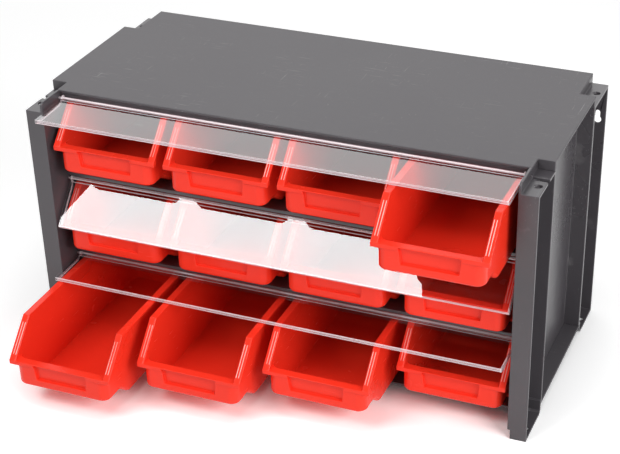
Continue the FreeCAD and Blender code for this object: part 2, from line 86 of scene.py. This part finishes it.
# The ribs on it: where they start and end along the slope, their section and their places
RIB_START = 0.14
RIB_END = 0.84
RIB_WIDTH = 0.60
RIB_THICKNESS = 0.50
RIB_SUNK = 0.05
OUTER_RIB = 40.5
INNER_RIB = 38.5

# The flaps: how far each tilts down from level, in degrees, and how wide its edges are
FLAP_TILT = {"bottom": 1.6, "middle": 48.0, "top": 1.6}
EDGE_WIDTH = 3.3
CORNER_WIDTH = 0.45
FACING_PLATE = 0.97

# Colours of the mouldings
HOUSING_DARK = (0.046, 0.042, 0.047)
HOUSING_LIGHT = (0.064, 0.058, 0.065)
SCUFFED = (0.23, 0.22, 0.225)
BIN_RED = (0.81, 0.030, 0.013)
BIN_RED_LIGHT = (0.88, 0.040, 0.018)
# Pale pink of the rim ribs: painted highlight, the bright lines that light along their edges
# gives
RIB_PAINTED_HIGHLIGHT = (0.98, 0.60, 0.55)
SHEET_TINT = (0.98, 0.98, 0.985)
SHEET_MIRROR = (0.97, 0.97, 0.98)
EDGE_TINT = (0.97, 0.95, 0.96)
# Pale pink and pale white on the flap edges: painted highlight
EDGE_HIGHLIGHT_PINK = (0.74, 0.62, 0.65)
EDGE_HIGHLIGHT_PALE = (0.95, 0.90, 0.92)
WHITE = (1.0, 1.0, 1.0)

# The white room, and the paper floor that fades into it
ROOM_LIGHT = 0.34
ROOM_AS_SEEN = 1.0
FLOOR_SHADE = 0.86
FLOOR_AS_SEEN = 1.24
FLOOR_FADE = (0.55, 1.05)
FLOOR_HALF_WIDTH = 4.0

# The front softbox stands where the middle flap mirrors it
SOFTBOX_DISTANCE = 1.2
SOFTBOX_TOWARDS = Vector((-0.384, -0.573, 0.724))
SOFTBOX_FROM = Vector((0.0, -0.043, 0.124))
SOFTBOX_RIGHT = Vector((0.8303, -0.5572, 0.0))
SOFTBOX_SPAN = (-0.266, 0.345)
SOFTBOX_RISE = (-0.165, 0.20)
SOFTBOX_WATTS = 5.7

# The other softboxes: name, place, what each faces, size, watts
SOFTBOXES = (
    ("rear_softbox", (-0.50, 1.25, 1.00), (0.0, 0.0, 0.2), (1.5, 0.9), 3.4),
    ("right_softbox", (1.20, -0.55, 0.75), (0.0, 0.0, 0.1), (0.9, 0.7), 15.0),
    ("top_softbox", (0.05, -0.22, 1.50), (0.0, -0.1, 0.1), (0.9, 0.5), 5.4),
)


def shade(colour):
    """The colour with the alpha that a socket wants."""
    return (*colour, 1.0)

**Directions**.
Each line of the material should be duplicated exactly, please.

**Finished answer**.
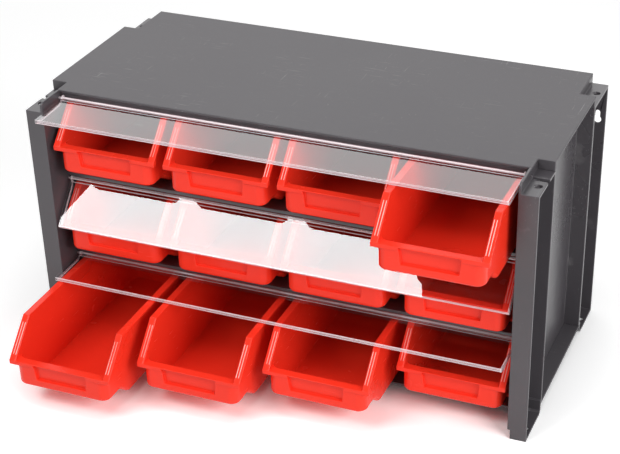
Continue the FreeCAD and Blender code for this object: part 2, from line 86 of scene.py. This part finishes it.
# The ribs on it: where they start and end along the slope, their section and their places
RIB_START = 0.14
RIB_END = 0.84
RIB_WIDTH = 0.60
RIB_THICKNESS = 0.50
RIB_SUNK = 0.05
OUTER_RIB = 40.5
INNER_RIB = 38.5

# The flaps: how far each tilts down from level, in degrees, and how wide its edges are
FLAP_TILT = {"bottom": 1.6, "middle": 48.0, "top": 1.6}
EDGE_WIDTH = 3.3
CORNER_WIDTH = 0.45
FACING_PLATE = 0.97

# Colours of the mouldings
HOUSING_DARK = (0.046, 0.042, 0.047)
HOUSING_LIGHT = (0.064, 0.058, 0.065)
SCUFFED = (0.23, 0.22, 0.225)
BIN_RED = (0.81, 0.030, 0.013)
BIN_RED_LIGHT = (0.88, 0.040, 0.018)
# Pale pink of the rim ribs: painted highlight, the bright lines that light along their edges
# gives
RIB_PAINTED_HIGHLIGHT = (0.98, 0.60, 0.55)
SHEET_TINT = (0.98, 0.98, 0.985)
SHEET_MIRROR = (0.97, 0.97, 0.98)
EDGE_TINT = (0.97, 0.95, 0.96)
# Pale pink and pale white on the flap edges: painted highlight
EDGE_HIGHLIGHT_PINK = (0.74, 0.62, 0.65)
EDGE_HIGHLIGHT_PALE = (0.95, 0.90, 0.92)
WHITE = (1.0, 1.0, 1.0)

# The white room, and the paper floor that fades into it
ROOM_LIGHT = 0.34
ROOM_AS_SEEN = 1.0
FLOOR_SHADE = 0.86
FLOOR_AS_SEEN = 1.24
FLOOR_FADE = (0.55, 1.05)
FLOOR_HALF_WIDTH = 4.0

# The front softbox stands where the middle flap mirrors it
SOFTBOX_DISTANCE = 1.2
SOFTBOX_TOWARDS = Vector((-0.384, -0.573, 0.724))
SOFTBOX_FROM = Vector((0.0, -0.043, 0.124))
SOFTBOX_RIGHT = Vector((0.8303, -0.5572, 0.0))
SOFTBOX_SPAN = (-0.266, 0.345)
SOFTBOX_RISE = (-0.165, 0.20)
SOFTBOX_WATTS = 5.7

# The other softboxes: name, place, what each faces, size, watts
SOFTBOXES = (
    ("rear_softbox", (-0.50, 1.25, 1.00), (0.0, 0.0, 0.2), (1.5, 0.9), 3.4),
    ("right_softbox", (1.20, -0.55, 0.75), (0.0, 0.0, 0.1), (0.9, 0.7), 15.0),
    ("top_softbox", (0.05, -0.22, 1.50), (0.0, -0.1, 0.1), (0.9, 0.5), 5.4),
)


def shade(colour):
    """The colour with the alpha that a socket wants."""
    return (*colour, 1.0)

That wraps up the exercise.